Haugeland’s asks how and why is “the structure of objectivity [that is, the
fact that we see objects qua objects] imposed on the physics and physiology
of sensation?” He criticizes (1988, 250-51) Dretske’s attempt to solve the
problem by means of interconnecting causal chains though he agrees that
such intersections in part do specify distal objects instead of proximal stimuli
as the objects of perception. Haugeland claims that this strategy works only
if supplemented by a “letting the standards govern perception” strategy. As
we have seen, it is these standards that Haugeland charges to carry the load of
imposing the structure of objectivity upon perception.
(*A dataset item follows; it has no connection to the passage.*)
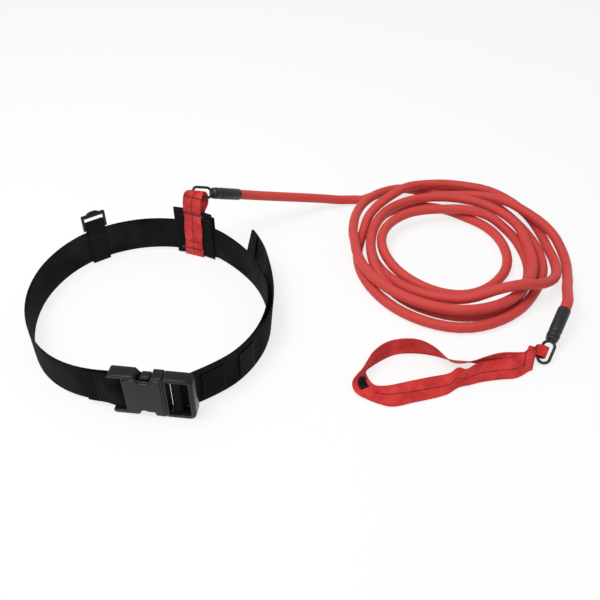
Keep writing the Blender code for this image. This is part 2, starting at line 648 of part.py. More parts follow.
PANEL_OFFSET = BELT_THICK / 2 + PANEL_PLAY + PANEL_THICK / 2
RUN_OFFSET = PANEL_OFFSET + PANEL_THICK / 2 + GAP + RED_THICK / 2
# The red strap's loop, as (along the belt, outward from the belt, height, width, turn of its
# width towards the ring, tilt of its width), in millimetres and degrees, from the foot of the inner
# run over the ring's lower side and down the outer face
TETHER_TOP = [(0, -5.3, 85.4, 27, 1, -1), (1.4, -5.9, 94.9, 26.5, 6, -4),
              (3.8, -5.4, 103.3, 25.5, 12, -11), (6.1, -1.8, 108.4, 22.5, 31, -19),
              (10.2, 5.8, 105.9, 15, 54, -24), (11.8, 11.4, 100.8, 11.5, 64, -25),
              (10.2, 15.8, 94.4, 12, 60, -23), (6.2, 15.5, 87.8, 18, 45, -18),
              (2.8, 10.5, 82, 25, 23, -10), (0.8, 6.4, 75.8, 27, 6, -2)]


def build_slider(parts):
    """Inner and outer panel with the belt between them, and the red strap round both."""
    arc_panel("slider_inner_panel", -PANEL_OFFSET, PANEL_THICK, PANEL_FOOT, SLIDER_HEIGHT, parts)
    arc_panel("slider_outer_panel", PANEL_OFFSET, PANEL_THICK, PANEL_FOOT, SLIDER_HEIGHT - 8 * MM,
              parts)
    _, heading = on_belt(SLIDER_AT)
    origin, _ = on_belt(SLIDER_AT)
    along = Vector((math.cos(heading), math.sin(heading), 0))
    out = Vector((-math.sin(heading), math.cos(heading), 0))
    foot = PANEL_FOOT - GAP - RED_THICK / 2 - 0.05 * MM
    run = RUN_OFFSET / MM
    bow = (RED_WIDTH / 2) ** 2 / 2 / BELT_RUNS[4][1] / MM  # how far the panels curve away
    top = SLIDER_HEIGHT / MM
    rows = [(0, 0, foot / MM, 27, 0, 0), (0, 0.3 - run - bow, foot / MM, 27, 0, 0)]
    rows += [(0, -run - bow, z, 27, 0, 0) for z in (foot / MM + 0.4, 12, 28, 45, 62, top - 1)]
    rows += [(t, n, z + top - 77, *rest) for t, n, z, *rest in TETHER_TOP]
    rows += [(0, run, z, 27, 0, 0) for z in (top - 8, 56, 40, 24, 10, foot / MM + 0.4)]
    rows += [(0, run - 0.3, foot / MM, 27, 0, 0)]
    first, second = [], []
    for t, n, z, width, turn, tilt in rows:
        centre = origin + (along * t + out * n) * MM + Vector((0, 0, z * MM))
        turn, tilt = math.radians(turn), math.radians(tilt)
        across = (along * math.cos(turn) + out * math.sin(turn)) * math.cos(tilt)
        across += Vector((0, 0, math.sin(tilt)))
        first.append(centre - across * width * MM / 2)
        second.append(centre + across * width * MM / 2)
    band("tether_strap", first, second, RED_THICK, RED_WEB, parts, closed=True, lanes=3)


# Keeper
def build_keeper(parts, cutters):
    """A narrow strap round the belt, held by a small ladder lock with a thumb tab."""
    origin, heading = on_belt(KEEPER_AT)
    along = Vector((math.cos(heading), math.sin(heading), 0))
    out = Vector((-math.sin(heading), math.cos(heading), 0))
    bow = (KEEPER_WIDTH / 2) ** 2 / 2 / BELT_RUNS[3][1]  # how far the belt curves away
    origin -= out * bow / 2
    near = BELT_THICK / 2 + 0.5 * MM + KEEPER_THICK / 2 + bow / 2
    wide = 4.1 * MM
    foot = 0.1 * MM + KEEPER_THICK / 2
    over = 1.7 * MM + GAP + KEEPER_THICK / 2
    run = [(0, foot), (-near * 0.8, foot), (-near, foot + 1.4 * MM), (-near, 20 * MM),
           (-near, LOCK_BAR_Z - 27 * MM), (-near - 0.6 * MM, LOCK_BAR_Z - 14 * MM),
           (-wide, LOCK_BAR_Z - 9 * MM), (-wide, LOCK_BAR_Z - 4 * MM)]
    arc = [(-over * math.cos(a) * 1.25, LOCK_BAR_Z + over * math.sin(a))
           for a in (math.pi * k / 8 for k in range(1, 8))]
    rest = [(-y, z) for y, z in reversed(run[1:])]
    rows = run + arc + rest
    half = KEEPER_WIDTH / 2
    low = [origin + out * y + Vector((0, 0, z)) - along * half for y, z in rows]
    high = [origin + out * y + Vector((0, 0, z)) + along * half for y, z in rows]
    band("keeper_strap", low, high, KEEPER_THICK, BLACK_WEB, parts, closed=True)

    side = LOCK_WIDTH / 2
    foot_z, top_z = -10 * MM, LOCK_HEIGHT - 12.5 * MM
    tab = [(9 * MM * math.cos(a), top_z + 3.6 * MM * math.sin(a))
           for a in (math.pi * k / 8 for k in range(9))]
    outline = [(side, foot_z), (side, top_z - 1 * MM), (side - 1 * MM, top_z)] + tab
    outline += [(1 * MM - side, top_z), (-side, top_z - 1 * MM), (-side, foot_z)]
    lock = plate("keeper_lock", outline, -LOCK_DEPTH / 2, LOCK_DEPTH / 2, PLASTIC, parts, 0.8 * MM)
    clear = side - LOCK_RAIL
    upper = box("lock_upper_slot", (-clear, -5 * MM, 1.4 * MM), (clear, 5 * MM, top_z - 4.6 * MM),
                PLASTIC, cutters)
    lower = box("lock_lower_slot", (-clear, -5 * MM, foot_z + 3 * MM), (clear, 5 * MM, -1.4 * MM),
                PLASTIC, cutters)
    boolean(lock, upper, "DIFFERENCE")
    boolean(lock, lower, "DIFFERENCE")
    for helper in (upper, lower):
        helper.parent = lock
    stand = Matrix.Translation(origin + Vector((0, 0, LOCK_BAR_Z)))
    lock.matrix_world = stand @ Matrix.Rotation(heading, 4, "Z")


# Tube, fittings and coil
def ring_points(centre, along, across):
    """An oblong ring: two half rounds joined by straight sides."""
    radius = (RING_WIDTH - RING_WIRE) / 2
    straight = (RING_LENGTH - RING_WIDTH) / 2
    points = []
    for side in (1, -1):
        for k in range(9):
            angle = math.pi * (k / 8 - 0.5)
            local = (side * (straight + radius * math.cos(angle)), side * radius * math.sin(angle))
            points.append(centre + along * local[0] + across * local[1])
    return points


def build_fitting(name, flange, axis, rise, parts, cutters):
    """A ring moulded with its plug, and the crimped sleeve that holds the tube on the plug."""
    across = (rise - axis * rise.dot(axis)).normalized()
    centre = flange - axis * (RING_LENGTH / 2 + 0.8 * MM)
    ring = pipe(name + "_ring", ring_points(centre, axis, across), RING_WIRE / 2, 2, FITTING, parts,
                cyclic=True)
    ring = frozen(ring)
    plug_radius = TUBE_DIAMETER / 2 - 0.3 * MM
    plug = turned(name + "_plug", [(FLANGE_LENGTH + PLUG_DEPTH, 0),
                                   (FLANGE_LENGTH + PLUG_DEPTH, plug_radius),
                                   (FLANGE_LENGTH, plug_radius),
                                   (FLANGE_LENGTH, FLANGE_DIAMETER / 2), (0, FLANGE_DIAMETER / 2),
                                   (-1.6 * MM, FLANGE_DIAMETER / 2 - 2.4 * MM),
                                   (-2.4 * MM, 0)], FITTING, cutters, flange, axis, 20)
    boolean(ring, plug, "UNION")
    bore = TUBE_DIAMETER / 2 + GAP
    outer = SLEEVE_DIAMETER / 2
    start = FLANGE_LENGTH + GAP
    end = start + SLEEVE_LENGTH
    turned(name + "_sleeve", [
        (end, bore), (end, bore + SLEEVE_WALL * 0.55), (end - 1 * MM, outer),
        (start + 9.6 * MM, outer), (start + 8.4 * MM, outer - 0.6 * MM),
        (start + 6.6 * MM, outer - 0.6 * MM), (start + 5.4 * MM, outer), (start + 1 * MM, outer),
        (start, outer - 0.5 * MM), (start, bore), (end, bore)], FITTING, parts, flange, axis, 20)
    return centre, across


def tube_in_sleeve(flange, axis):
    """The tube's straight run from the plug through the sleeve and half a diameter past it."""
    first = FLANGE_LENGTH + PLUG_DEPTH + GAP
    mouth = FLANGE_LENGTH + GAP + SLEEVE_LENGTH
    steps = (first, (first + mouth) / 2, mouth, mouth + TUBE_DIAMETER / 2)
    return [tuple(flange + axis * step) for step in steps]


def coil_route():
    """The coil's centre line, LOOP_POINTS to a turn."""
    first, last = COIL_STATIONS[0][0], COIL_STATIONS[-1][0]
    count = round((last - first) / 360 * LOOP_POINTS)
    points = []
    for k in range(count + 1):
        angle = first + (last - first) * k / count
        reach, height = smooth(COIL_STATIONS, angle)
        turn = math.radians(angle)
        points.append(COIL_CENTRE + Vector((-reach * math.cos(turn), reach * math.sin(turn),
                                            max(height, TUBE_DIAMETER / MM / 2))) * MM)
    return points


def least_gap(points):
    """The coil's least gap to itself, measured between stretches over 60 degrees apart."""
    dense = np.array([a.lerp(b, t) for a, b in zip(points, points[1:]) for t in (0, 0.25, 0.5, 0.75)])
    apart = LOOP_POINTS * 4 // 6
    best = 1.0
    for i in range(len(dense) - apart):
        best = min(best, np.linalg.norm(dense[i + apart:] - dense[i], axis=1).min())
    return best - TUBE_DIAMETER


def build_tube(parts):
    """The tube's free stretches and its coil, cut where the stretches meet."""
    coil = coil_route()
    lead = tube_in_sleeve(NEAR_FLANGE, NEAR_AXIS) + [tuple(Vector(p) * MM) for p in LEAD_ROUTE]
    lead_in = (coil[1] - coil[0]).normalized()
    lead += [tuple(coil[0] - lead_in * d) for d in (TUBE_DIAMETER / 2, GAP)]
    route = through(lead, 3)
    pipe("tube_lead", route, TUBE_DIAMETER / 2, 2, TUBE_RUBBER, parts)
    pipe("tube_coil", coil, TUBE_DIAMETER / 2, 1, TUBE_RUBBER, parts)
    lead_out = (coil[-1] - coil[-2]).normalized()
    tail = [tuple(coil[-1] + lead_out * d) for d in (GAP, TUBE_DIAMETER / 2)]
    tail += [tuple(Vector(p) * MM) for p in END_ROUTE]
    tail = through(tail + tube_in_sleeve(FAR_FLANGE, FAR_AXIS)[::-1], 3)
    pipe("tube_end", tail, TUBE_DIAMETER / 2, 2, TUBE_RUBBER, parts)
    whole = lead_length(route) + lead_length(coil) + lead_length(tail)
    print(f"tube length {whole:.3f} m, coil's least gap {least_gap(coil) / MM:.2f} mm")


def lead_length(points):
    return sum((b - a).length for a, b in zip(points, points[1:]))


# Hand strap
def build_hand_strap(parts, ring_centre, across):
    """One red strap, rolled over at its left end, its doubled end through the far ring."""
    up = across.cross(FAR_AXIS).normalized()
    if up.z < 0:
        up.negate()
    rows = [(k, *pair[0], *pair[1]) for k, pair in enumerate(HAND_STRAP_EDGES)]
    steps = [smooth(rows, k / 2) * MM for k in range(2 * len(rows) - 1)]
    first = [Vector(step[:3]) for step in steps]
    second = [Vector(step[3:]) for step in steps]
    for upper, lower, side, height in HAND_STRAP_LOOP:
        centre = ring_centre + (across * side + up * height) * MM
        first.append(centre + FAR_AXIS * upper * MM)
        second.append(centre + FAR_AXIS * lower * MM)
    band("hand_strap", first, second, RED_THICK, RED_WEB, parts, lanes=3)

    stand = RED_THICK / 2 + 2 * GAP + HAND_PATCH_THICK / 2
    low, high = HAND_PATCH_ROWS
    edges = ([], [])
    for k in range(5):
        at = low + (high - low) * k / 4
        before, here, after = (smooth(rows, at + d) * MM for d in (-0.1, 0, 0.1))
        right, left = Vector(here[:3]), Vector(here[3:])
        for edge, share in zip(edges, HAND_PATCH_SPAN):
            along = (Vector(after[:3]).lerp(Vector(after[3:]), share)
                     - Vector(before[:3]).lerp(Vector(before[3:]), share))
            face = (left - right).cross(along).normalized()
            if face.z < 0:
                face.negate()
            edge.append(right.lerp(left, share) + face * stand)
    band("hand_strap_patch", *edges, HAND_PATCH_THICK, BLACK_WEB, parts, lanes=2)


def main():
    clear_scene()
    parts = new_collection("swim resistance belt")
    cutters = new_collection("cutters")
    cutters.hide_render = True
    build_belt(parts)
    build_front_run(parts)
    build_tail(parts)
    build_patches(parts)
    build_buckle_female(parts, cutters)
    build_buckle_male(parts, cutters)
    build_slider(parts)
    build_keeper(parts, cutters)
    build_fitting("near", NEAR_FLANGE, NEAR_AXIS, NEAR_RISE, parts, cutters)
    ring = build_fitting("far", FAR_FLANGE, FAR_AXIS, FAR_RISE, parts, cutters)
    build_hand_strap(parts, *ring)
    build_tube(parts)
    bpy.context.view_layer.update()
    for made in [*parts.objects, *cutters.objects]:
        if made.parent is None:
            made.matrix_world = Matrix.Translation(TO_ORIGIN) @ made.matrix_world


main()
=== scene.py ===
import functools
import math

import bmesh
import bpy
import numpy as np
from mathutils import Matrix, Vector


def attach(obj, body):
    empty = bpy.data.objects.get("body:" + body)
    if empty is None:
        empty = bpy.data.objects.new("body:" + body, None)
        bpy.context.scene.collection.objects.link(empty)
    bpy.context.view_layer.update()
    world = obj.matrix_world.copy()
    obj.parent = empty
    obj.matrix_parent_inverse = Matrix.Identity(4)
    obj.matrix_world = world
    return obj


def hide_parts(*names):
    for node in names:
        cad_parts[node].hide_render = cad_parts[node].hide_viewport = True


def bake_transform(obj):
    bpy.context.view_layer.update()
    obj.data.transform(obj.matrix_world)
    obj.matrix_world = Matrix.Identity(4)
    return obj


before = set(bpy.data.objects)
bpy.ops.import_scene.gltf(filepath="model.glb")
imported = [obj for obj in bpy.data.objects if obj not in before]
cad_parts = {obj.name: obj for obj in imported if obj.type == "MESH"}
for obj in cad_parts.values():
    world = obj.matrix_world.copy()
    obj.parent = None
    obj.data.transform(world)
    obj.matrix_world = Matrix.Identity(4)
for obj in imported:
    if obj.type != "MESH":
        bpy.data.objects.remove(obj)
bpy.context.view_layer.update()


# ---- Camera, floor and light -----------------------------
# The belt lies on a white sweep that reads as plain white but keeps a soft shadow. The camera
# stands 645 mm over it and looks down by 40 degrees; one broad lamp hangs high on the left and a
# white room fills the shade.
def placed(name, data):
    made = bpy.data.objects.new(name, data)
    bpy.context.scene.collection.objects.link(made)
    return made


camera = placed("camera", bpy.data.cameras.new("camera"))
camera.data.sensor_width = 36
camera.data.lens = 44.04
camera.location = (0.0185, -0.712, 0.645)
camera.rotation_euler = (math.radians(49.6), 0, 0)
bpy.context.scene.camera = camera

lamp = placed("softbox", bpy.data.lights.new("softbox", "AREA"))
lamp.data.shape = "RECTANGLE"
lamp.data.size = 1.1
lamp.data.size_y = 0.8
lamp.data.energy = 20
lamp.location = (-0.55, -0.25, 1.7)
aim = Vector((0.02, 0.0, 0.0)) - lamp.location
lamp.rotation_euler = aim.to_track_quat("-Z", "Y").to_euler()

bpy.context.scene.view_settings.view_transform = "Standard"


def wire(source, target):
    source.id_data.links.new(source, target)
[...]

Though Haugeland is
right that much of the work in perception that makes us perceive objects qua
objects is due to the operation of some standards, this work is carried out by
some operational constraints, which supply Haugeland’s standards. There is
nothing conceptual or normative in its usual sense involved. At the level of
the nonconceptual content at which object individuation takes place conceptual triangulation is not necessary for fixing reference. Object-centered segmentation processes index distal objects, and provide information about the
cause of the flow of information; the eye does not have to triangulate anything to perceive that the same object has, say, undergone a shape change.
Conclusion
In using a demonstrative one opens a file for the demonstratum. The first
thing that this file does is to establish “objecthood” and individuate the
object. This ensures the existence of a distinct object that persists in space
and time. Object files index objects in a visual scene. They also function as
the loci that integrate feature maps.
Thus, the reference of perceptual demonstratives is fixed through object
individuation, which opens object files. This is the level at which we touch
the world directly, in that this information is directly retrieved in bottom-up.
It is at this level that the causal chains grounding representations reside. They
do this by providing the substratum on which demonstrative concepts refer to
objects in the world. This way conceptual content of demonstratives is
grounded in the world without the mediation of concepts.